__WHAT IS BEING ASKED__
Extract the complete data exactly as given.

__DATA__

__________________________________________________

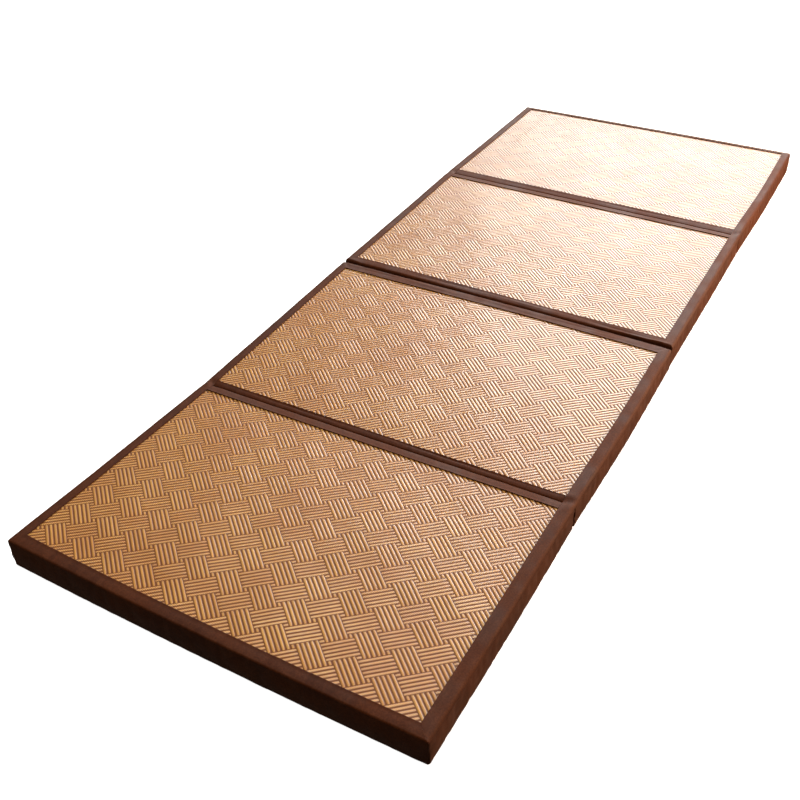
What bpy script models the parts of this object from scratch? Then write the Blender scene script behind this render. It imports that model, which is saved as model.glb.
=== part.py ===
"""Folding bamboo floor mat, lying open.

Four padded panels lie end to end, each a cloth-covered pad with a woven bamboo face in a brown
cloth border. Panels 1 and 2, and panels 3 and 4, hinge at their top edges, where the side borders
run on over both. Panels 2 and 3 hinge at the floor on a strip of the cover cloth. The mat is built
in metres with X across its width, Y along its length and Z up, and its origin is on the floor
under its middle.
"""

from collections import namedtuple

import bmesh
import bpy
from mathutils import Vector

MM = 0.001

# Overall size of the open mat
WIDTH = 680 * MM
LENGTH = 1805 * MM
THICKNESS = 46 * MM

# Clearance between neighbouring pieces, and the cloth and weave thicknesses
GAP = 0.3 * MM
SEAT_GAP = 0.45 * MM
MITRE_GAP = 0.22 * MM
FACE_THICKNESS = 1.6 * MM
BORDER_THICKNESS = 2.0 * MM
HINGE_THICKNESS = 1.0 * MM
BORDER_PROUD = 0.4 * MM

# Border widths down the two sides, and the length of a rounded corner in plan
LEFT_BAND = 19 * MM
RIGHT_BAND = 21 * MM
CORNER = 10 * MM
CORNER_CUT = 1.2 * MM
CORNER_EASE = 0.6 * MM
SLANT = 4 * MM

# Softness of the pads
FACE_CROWN = 2.5 * MM
WALL_BULGE = 0.9 * MM
SIDE_DIP_SHARE = 0.45

# Grid of each pad: columns and rows under its woven face
FACE_COLUMNS = 10
FACE_ROWS = 6

# The five lines across the mat, front to back. The bands are the border widths before and after
# the line, and the rises lift the top at the left and right ends.
Line = namedtuple("Line", "name at before after left_rise right_rise")
LINES = (
    Line("front", 0 * MM, 0 * MM, 19 * MM, 5.0 * MM, 1.5 * MM),
    Line("seam_12", 447 * MM, 17.5 * MM, 12.5 * MM, -6.0 * MM, 1.0 * MM),
    Line("seam_23", 900 * MM, 24.5 * MM, 20.5 * MM, 1.0 * MM, -1.5 * MM),
    Line("seam_34", 1355 * MM, 19 * MM, 20 * MM, 3.0 * MM, -1.5 * MM),
    Line("back", 1805 * MM, 15 * MM, 0 * MM, -1.5 * MM, 1.0 * MM),
)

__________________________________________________

__EXERCISE OUTPUT__
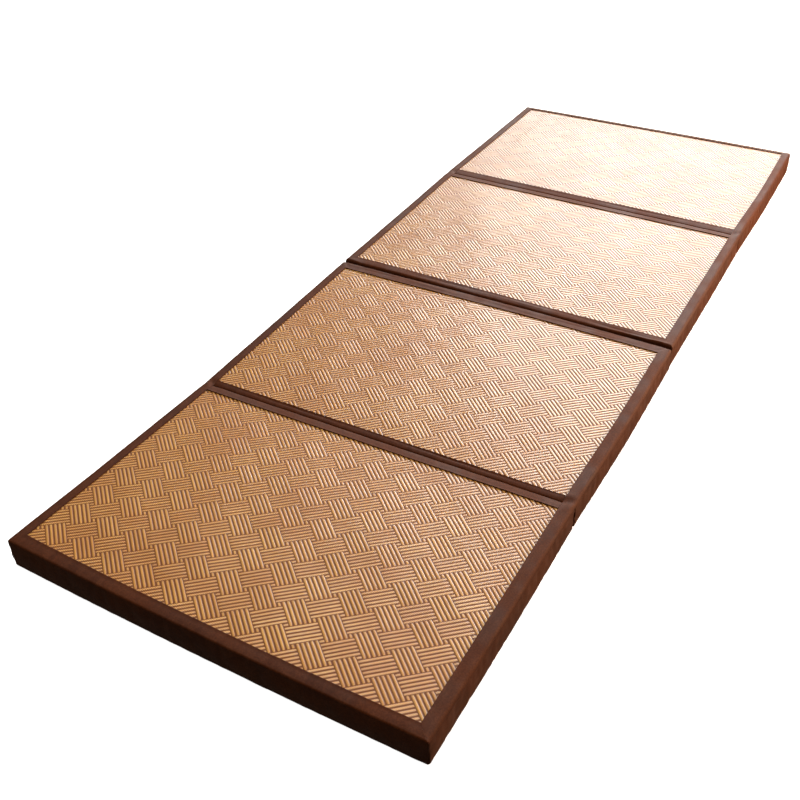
What bpy script models the parts of this object from scratch? Then write the Blender scene script behind this render. It imports that model, which is saved as model.glb.
=== part.py ===
"""Folding bamboo floor mat, lying open.

Four padded panels lie end to end, each a cloth-covered pad with a woven bamboo face in a brown
cloth border. Panels 1 and 2, and panels 3 and 4, hinge at their top edges, where the side borders
run on over both. Panels 2 and 3 hinge at the floor on a strip of the cover cloth. The mat is built
in metres with X across its width, Y along its length and Z up, and its origin is on the floor
under its middle.
"""

from collections import namedtuple

import bmesh
import bpy
from mathutils import Vector

MM = 0.001

# Overall size of the open mat
WIDTH = 680 * MM
LENGTH = 1805 * MM
THICKNESS = 46 * MM

# Clearance between neighbouring pieces, and the cloth and weave thicknesses
GAP = 0.3 * MM
SEAT_GAP = 0.45 * MM
MITRE_GAP = 0.22 * MM
FACE_THICKNESS = 1.6 * MM
BORDER_THICKNESS = 2.0 * MM
HINGE_THICKNESS = 1.0 * MM
BORDER_PROUD = 0.4 * MM

# Border widths down the two sides, and the length of a rounded corner in plan
LEFT_BAND = 19 * MM
RIGHT_BAND = 21 * MM
CORNER = 10 * MM
CORNER_CUT = 1.2 * MM
CORNER_EASE = 0.6 * MM
SLANT = 4 * MM

# Softness of the pads
FACE_CROWN = 2.5 * MM
WALL_BULGE = 0.9 * MM
SIDE_DIP_SHARE = 0.45

# Grid of each pad: columns and rows under its woven face
FACE_COLUMNS = 10
FACE_ROWS = 6

# The five lines across the mat, front to back. The bands are the border widths before and after
# the line, and the rises lift the top at the left and right ends.
Line = namedtuple("Line", "name at before after left_rise right_rise")
LINES = (
    Line("front", 0 * MM, 0 * MM, 19 * MM, 5.0 * MM, 1.5 * MM),
    Line("seam_12", 447 * MM, 17.5 * MM, 12.5 * MM, -6.0 * MM, 1.0 * MM),
    Line("seam_23", 900 * MM, 24.5 * MM, 20.5 * MM, 1.0 * MM, -1.5 * MM),
    Line("seam_34", 1355 * MM, 19 * MM, 20 * MM, 3.0 * MM, -1.5 * MM),
    Line("back", 1805 * MM, 15 * MM, 0 * MM, -1.5 * MM, 1.0 * MM),
)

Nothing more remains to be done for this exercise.